Wednesday, December 30, 2015



Since I write on a variety of subjects, I’ve decided to reapportion my blog into several sectors; REARM AMERICA — WRITING/PUBLISHING — OZONE THERAPY — INVENTIONS — and occasional a RAVE/RANT

WRITING/PUBLISHING — One day, a long time ago, I bought an old MACK dump truck at an auction. The truck was over thirty years old and had been used hard. It was still running and functioning. My task for the truck was simple yet it needed to work everyday for a couple of hours in the feedlot I’d purchased. I was impressed by its performance. That was the operative word. PERFORMANCE! Part of the manufacturers motto. Riveted on the inside of the driver-side door, it had the logo — the stylized bulldog, and just below was their promotional motto, PERFORMANCE COUNTS!

I adopted (lifted) that motto and applied it to every endeavor in my life. When I managed sales forces, it was our battle cry. When I owned factories, it was our daily theme.

While writing, PERFORMANCE COUNTS became my personal creed. I typed it on a sticker and placed it on the lid of my old typewriter. No one was going to create a news story, feature article or novel for me. I had to develop the discipline to write the words and string them together in sentences, then paragraphs, and eventually chapters. It must have worked. In addition to all the newspaper stories, magazine articles, and short stories I generated over my journalism career, I have published fourteen books and have authored six original screenplays.

Am I proud of my achievements? Not necessarily; um, ahhh, yeah, somewhat… Satisfied? Hardly. I have two other novels in the bowels of my laptop and one more sitting at my editor's desk.

Each unit began with an idea, converted to an outline, and then the first character was typed. The writing has to take on a life of it’s own, so one has to maintain a discipline to put down a few words each day. I usually have two or three novels at different stages of completion.

Every author is approached by someone who had a life changing event or an idea. They all want to TELL you the idea - co-author the outline, and then have you, the author, write the story or novel. It’s misguided from the start. Any professional will turn them down in a heartbeat. It’s like ghostwriting only worse. It usually hurts their feeling but that can’t be helped. I try to encourage them to write the story themselves. Hmmmmm, I wonder why it never happened?  PERFORMANCE COUNTS!

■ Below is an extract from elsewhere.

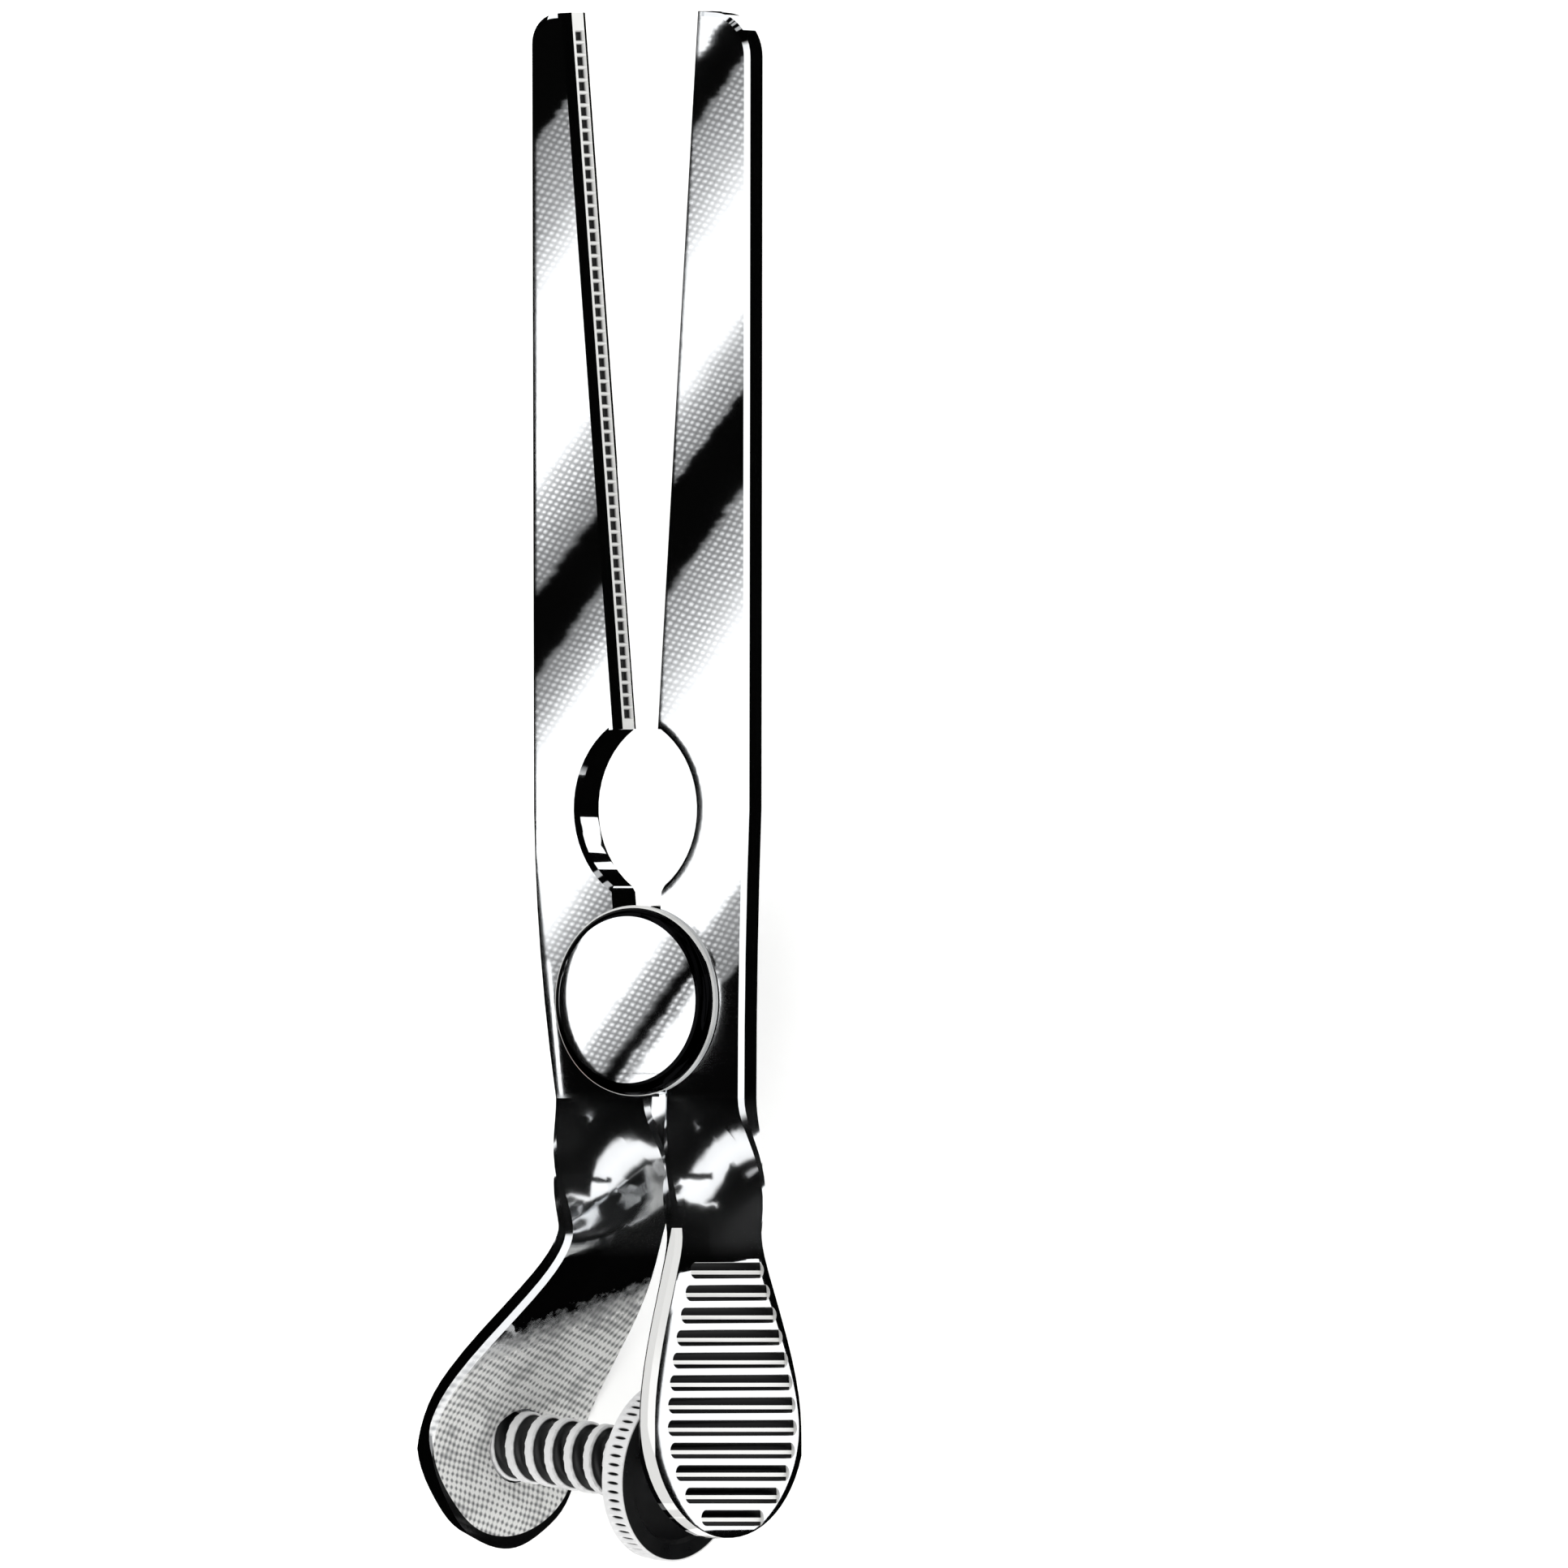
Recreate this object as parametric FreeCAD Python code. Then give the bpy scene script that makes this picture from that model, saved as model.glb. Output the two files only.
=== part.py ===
import FreeCAD, Part
import math
import os

Vector = FreeCAD.Vector

# A bulldog clamp with two flat arms on a round pivot, an adjusting screw and a knurled wheel.
# Millimetres and degrees. The pivot's axis is Z, +Z is the front, +Y runs to the jaw tips.
# Everything is drawn in the pose with the jaws standing open.

# Arms
arm_thickness = 3.2
jaw_length = 76.4            # pivot to jaw tip
left_lean = 5.0              # how far each jaw stands out from the closing plane
right_lean = 3.9
left_tip_width = 3.0
right_tip_width = 4.7
left_tip_round = 2.3
right_tip_round = 3.4
shoulder_height = 15.4       # where the jaw's straight back ends
left_shoulder = 8.65         # closing plane to the jaw's back, at that height
right_shoulder = 9.25
hip_height = 2.5
left_hip = 9.25              # pivot's axis to the arm's back, at that height
right_hip = 9.9
edge_bevel = 0.35
back_bevel = 1.2             # the wider one along the rear of each arm's back

# Eye shaped window between the arms, over the pivot
window_top = 21.0
window_middle = 14.9
window_depth = 4.35          # closing plane to the window's side
window_foot = 9.0
window_mouth = 1.7

# Jaw faces: a strip between two bevels, pits on the left jaw and teeth on the right one
face_bevel = 0.5
strip_width = 1.75
face_gap = 0.06              # left between the two strips when the jaws are closed
tooth_pitch = 0.97
tooth_height = 0.32
tooth_length = 0.72
tooth_width = 1.0
tooth_slope = 0.2            # how far each tooth side leans in
tooth_clearance = 0.1
first_tooth = 22.2
tip_margin = 1.0             # plain face between the last tooth and the tip

# Handles, which twist below the pivot into finger plates
neck_top = -7.5
left_neck_x = -3.5
right_neck_x = 6.1
left_neck_width = 8.8
right_neck_width = 7.4
twist = 84.0
twist_end = -19.5
left_flare = -10.7           # how far each finger plate stands out from its neck
right_flare = 0.6
flare_start = -16.5
flare_end = -35.0
widening_start = -12.0
widening_end = -33.0
plate_width = 18.0
plate_thickness = 1.6
plate_edge_bevel = 0.4
plate_end = -41.4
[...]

OZONE THERAPY — The various business models I’ve employed to get ozone therapy to the masses have failed. Perhaps it’s the selection of my operators. Perhaps the overall plan. Whatever --it has to change. I have several hundred thousand dollars tied up in the engineering and inventory. If I don’t see some advancement soon, I will sell out. At my age, that seems the most prudent option. However, my dream of getting ozone therapy to the masses will have failed; only the middle class and rich will have access to this revolutionary healing process. The Germans and Chinese have made overtures. Perhaps I need to see if they are willing to put out the cash. Vamos a ver — PERFORMANCE COUNTS!

INVENTIONS — Most of my friends and fans know about the two inventions in the Ozone industry. I’ll not bore you with repetition. However, I have modified my ozone breathing apparatus so it replaces the direct injections in most cases.

My air extractor is still at an engineering facility in Cebu City. I expect the prototype drawings to reach the machine shop in early February.

My latest project is very self serving… not an invention — just a contraption to acquire better Internet signal. It’s more of a ‘McGiver’ fix to a nagging condition.

REARM AMERICA — Pack the heat but use your vote.


The Philippines represents a country of craftsmen. Everything that is natural to the islands gets recycled into something. The old fashioned methods of palm leaf weaving, bamboo structures, native wood/bamboo furniture, and clay pottery, just to name a few crafts located close to where I live. For this I’m thankful.


Crap on a crowbar! My passport says I’m 74 years old today.